Scientists found that the earlier flowering dates correlated strongly with the average daily maximum temperature from January to April, which rose from 7.8C (in 1952 - 1986) to 8.9C (within 1987 - 2019). The researchers did not find a link with the day's length, but they said this cue used by plants may become important if the average flowering dates are brought forward into February in the future. Their data showed that flowering had advanced by 15 days more than the UK Spring Index used by the government, including two species, Hawthorn and Horse Chestnut. 

John David of the Royal Horticultural Society commented: "The main focus of this study is on native plants and so we don’t yet have a clear picture of the full impact of these changes on garden plants, but we would expect a similar pattern and have seen indications of this in our own gardens, such as the apple flowering times in our orchard at Wisley. The UK’s 30 million gardeners have an important role to play therefore in supporting our native biodiversity and counteracting the effects of any mismatch between flowering times and dependent wildlife. Our Plants for Bugs research, for example, shows what plants you can grow that will support biodiversity all year round".

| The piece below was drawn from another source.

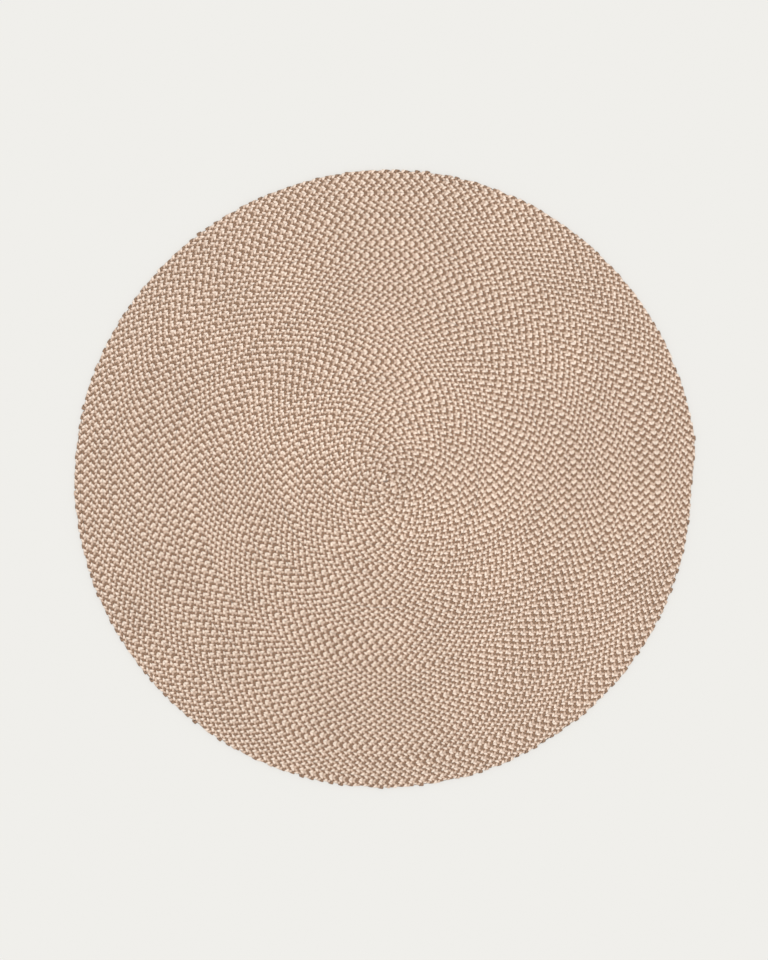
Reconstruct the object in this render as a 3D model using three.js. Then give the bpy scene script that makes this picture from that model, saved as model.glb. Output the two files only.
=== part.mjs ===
// A round braided rug, 1.5 m across. One flat braid is wound edge to edge into a spiral and sewn.
// Millimetres. The rug lies on the plane Z = 0 with +Z up, and the origin is the middle of its underside.
// The braid begins at the eye and winds outward, clockwise seen from above.

import * as THREE from 'three';

// The braid
const braidWidth = 13.66; // one row of the spiral, from seam to seam
const rugThickness = 9; // floor to the crest of a row
const grooveDepth = 2.5; // crest of a row down to the seam beside it

// The rounded free edge of the outermost row. It stands out past the line where a seam would be.
const rimBulge = 1.4;
const shoulderInset = 2.2;
const footInset = 2.5;
const widestHeight = 4.5;

// The winding, counted in turns from the line where a turn begins, which is +X
const startTurn = 0.336; // the braid's first stitch, at the eye
const endTurn = 55; // the tip of its tail, on the rim
const tailTurns = 0.02; // the tail narrows over this part of a turn
const eyeGrooveTurns = 0.5; // the first groove deepens over this part of a turn

// Hand winding leaves the eye a little off the middle, and the last rows less so
const eyeOffset = { x: 5.0, y: -5.8 };
const rimOffset = { x: 1.4, y: -4.6 };

// The first rows are wound tight, the middle ones loosest and the last ones in between
const tightness = { atEye: -4.6, early: 11.2, late: -9.1 };

// Slow waves in the rows, which grow from nothing at the eye to this height at the rim
const rimWaves = [
  { lobes: 2, height: 1.5, peakDegrees: 15 },
  { lobes: 3, height: 1.2, peakDegrees: -58 },
  { lobes: 4, height: 1.0, peakDegrees: -7.5 },
];

// How far a straight facet may lie from the true curve
const rowSag = 0.95;
const rimSag = 0.45;
const leastStepsPerTurn = 12;

const fullTurn = 2 * Math.PI;

function growth(turn) {
  return turn / endTurn;
}

function directionOf(turn) {
  return -fullTurn * turn;
}

function waveHeight(turn) {
  const direction = directionOf(turn);
  let height = 0;
  for (const wave of rimWaves) {
    const peak = THREE.MathUtils.degToRad(wave.peakDegrees);
    height += wave.height * Math.cos(wave.lobes * (direction - peak));
  }
  return growth(turn) * height;
}

function rowRadius(turn) {
  const part = growth(turn);
  const tight = tightness.atEye + tightness.early * part + tightness.late * part * part;
  return braidWidth * turn + tight + waveHeight(turn);
}

// 0 along the braid, rising to 1 at the tip of the tail
function narrowing(turn) {
  return THREE.MathUtils.smoothstep(turn, endTurn - tailTurns, endTurn);
}

// A point beside the middle line of the braid. Across is positive towards the rim.
function pointOnBraid(turn, across, height) {
  const radius = rowRadius(turn) + across;
  const direction = directionOf(turn);
  const middleX = THREE.MathUtils.lerp(eyeOffset.x, rimOffset.x, growth(turn));
  const middleY = THREE.MathUtils.lerp(eyeOffset.y, rimOffset.y, growth(turn));
  return [middleX + radius * Math.cos(direction), middleY + radius * Math.sin(direction), height];
}

// The turns at which a line has its corners, closer together where the rows are wide
function cornersBetween(from, to, sag) {
  const turns = [from];
  let at = from;
  while (at < to) {
    const radius = Math.max(braidWidth * at, braidWidth);
    const step = Math.min(Math.sqrt((8 * sag) / radius) / fullTurn, 1 / leastStepsPerTurn);
    at += step;
    if (at < to - step / 2) {
      turns.push(at);
    }
  }
  turns.push(to);
  return turns;
}

// The surface is built of lines that run along the braid, and strips of faces between them
const positions = [];
const faces = [];

function addCorner(turn, across, height) {
  positions.push(...pointOnBraid(turn, across, height));
  return positions.length / 3 - 1;
}

function addFace(a, b, c) {
  if (a !== b && b !== c && c !== a) {
    faces.push(a, b, c);
  }
}

function layLine(turns, acrossAt, heightAt) {
  return turns.map((turn) => ({ turn, corner: addCorner(turn, acrossAt(turn), heightAt(turn)) }));
}

// Faces between a line and the one that follows it on the way out over the crest and under the edge
function fillStrip(line, nextLine) {
  let i = 0;
  let j = 0;
  while (i < line.length - 1 || j < nextLine.length - 1) {
    const turn = i < line.length - 1 ? line[i + 1].turn : Infinity;
    const nextTurn = j < nextLine.length - 1 ? nextLine[j + 1].turn : Infinity;
    if (turn <= nextTurn) {
      addFace(line[i].corner, line[i + 1].corner, nextLine[j].corner);
      i += 1;
    } else {
      addFace(line[i].corner, nextLine[j + 1].corner, nextLine[j].corner);
      j += 1;
    }
  }
}

function buildBraidedCoil() {
  const seamAcross = braidWidth / 2;
  const lastSeamTurn = endTurn - 1;
  const seamHeight = rugThickness - grooveDepth;

  // The crest, from the eye to the tip of the tail
  const crest = layLine(
    cornersBetween(startTurn, endTurn, rowSag),
    (turn) => -seamAcross * narrowing(turn),
    (turn) => rugThickness - grooveDepth * narrowing(turn),
  );

  // The seam between each row and the next one out
  const seam = layLine(
    cornersBetween(startTurn, lastSeamTurn, rowSag),
    () => seamAcross,
    (turn) => {
      const depth = THREE.MathUtils.smoothstep(turn, startTurn, startTurn + eyeGrooveTurns);
      return rugThickness - grooveDepth * depth;
    },
  );

  // The tail closes to a point where the last seam ends
  const tip = seam.at(-1).corner;
  crest.at(-1).corner = tip;

  // The rim is the outer edge of the last turn. Each of its lines ends where it begins.
  const rimTurns = cornersBetween(lastSeamTurn, endTurn, rimSag);
  const edgeAcross = (turn) =>
    THREE.MathUtils.lerp(seamAcross + rimBulge, seamAcross - braidWidth, narrowing(turn));
  const closedLine = (inset, height) => {
    const line = layLine(rimTurns.slice(0, -1), (turn) => edgeAcross(turn) - inset, () => height);
    return [...line, { turn: endTurn, corner: line[0].corner }];
  };
  const shoulder = layLine(
    rimTurns.slice(1, -1),
    (turn) => edgeAcross(turn) - shoulderInset * (1 - narrowing(turn)),
    () => seamHeight,
  );
  const closedShoulder = [
    { turn: lastSeamTurn, corner: tip },
    ...shoulder,
    { turn: endTurn, corner: tip },
  ];
  const widest = closedLine(0, widestHeight);
  const foot = closedLine(footInset, 0);

  // The outer side of every row, down to its seam or over the shoulder
  fillStrip(crest, [...seam, ...closedShoulder.slice(1)]);

  // The inner side of every row, from the seam one turn before it
  const eye = { turn: startTurn, corner: crest[0].corner };
  const seamOneTurnBefore = seam.map(({ turn, corner }) => ({ turn: turn + 1, corner }));
  fillStrip([eye, ...seamOneTurnBefore], crest);

  // The edge and the flat underside
  fillStrip(closedShoulder, widest);
  fillStrip(widest, foot);
  positions.push(rimOffset.x, rimOffset.y, 0);
  const undersideMiddle = positions.length / 3 - 1;
  fillStrip(foot, [{ turn: lastSeamTurn, corner: undersideMiddle }]);

  const geometry = new THREE.BufferGeometry();
  geometry.setAttribute('position', new THREE.Float32BufferAttribute(positions, 3));
  geometry.setIndex(faces);
  geometry.computeVertexNormals();
  return geometry;
}

const braidMaterial = new THREE.MeshStandardMaterial({ color: 0xc5ab97, roughness: 0.95, metalness: 0 });

const rug = new THREE.Group();
const braidedCoil = new THREE.Mesh(buildBraidedCoil(), braidMaterial);
braidedCoil.name = 'braided_coil';
rug.add(braidedCoil);

export default rug;
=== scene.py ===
# A round rug, 1.5 m across, of one flat three-strand braid wound edge to edge into a spiral.
# Metres. The floor is Z = 0, and +X points to the rim where the braid's tail ends.

import math

import bpy
import numpy as np
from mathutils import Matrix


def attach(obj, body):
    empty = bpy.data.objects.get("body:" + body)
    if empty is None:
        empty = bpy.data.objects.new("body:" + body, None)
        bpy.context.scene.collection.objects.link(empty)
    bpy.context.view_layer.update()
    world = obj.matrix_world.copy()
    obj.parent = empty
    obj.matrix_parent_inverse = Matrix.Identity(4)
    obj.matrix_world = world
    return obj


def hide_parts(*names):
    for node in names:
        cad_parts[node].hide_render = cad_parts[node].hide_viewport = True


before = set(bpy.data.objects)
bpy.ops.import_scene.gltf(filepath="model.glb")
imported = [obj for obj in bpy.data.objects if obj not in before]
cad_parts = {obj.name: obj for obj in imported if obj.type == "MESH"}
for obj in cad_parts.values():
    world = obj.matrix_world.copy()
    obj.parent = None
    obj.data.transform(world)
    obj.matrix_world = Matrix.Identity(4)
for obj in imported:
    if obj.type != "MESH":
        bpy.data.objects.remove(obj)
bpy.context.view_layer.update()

MM = 0.001
FULL_TURN = 2 * math.pi
SEED = 7

# The braid, wound as the solid is
BRAID_WIDTH = 13.66 * MM
SEAM_ACROSS = BRAID_WIDTH / 2
START_TURN = 0.336
END_TURN = 55.0
TAIL_TURNS = 0.02
EYE_OFFSET = (5.0 * MM, -5.8 * MM)
RIM_OFFSET = (1.4 * MM, -4.6 * MM)
TIGHT_AT_EYE = -4.6 * MM
TIGHT_EARLY = 11.2 * MM
TIGHT_LATE = -9.1 * MM
RIM_WAVES = (
    {"lobes": 2, "height": 1.5 * MM, "peak": math.radians(15)},
    {"lobes": 3, "height": 1.2 * MM, "peak": math.radians(-58)},
    {"lobes": 4, "height": 1.0 * MM, "peak": math.radians(-7.5)},
)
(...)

The flowering date records used in the study are from Nature's Calendar, a collection of 3.5 million observations of seasonal change, maintained by the Woodland Trust and the Centre for Ecology and Hydrology. Many of the records are actually provided by citizen scientists, and anyone in the UK can submit data. 

Büntgen called for more people to participate: "It is the world’s largest dataset and it’s superb, but it’s not enough. Updating the dataset every year is extremely valuable, because this is the only tool we have to really understand how climate is affecting our ecosystems. This is not something we can model".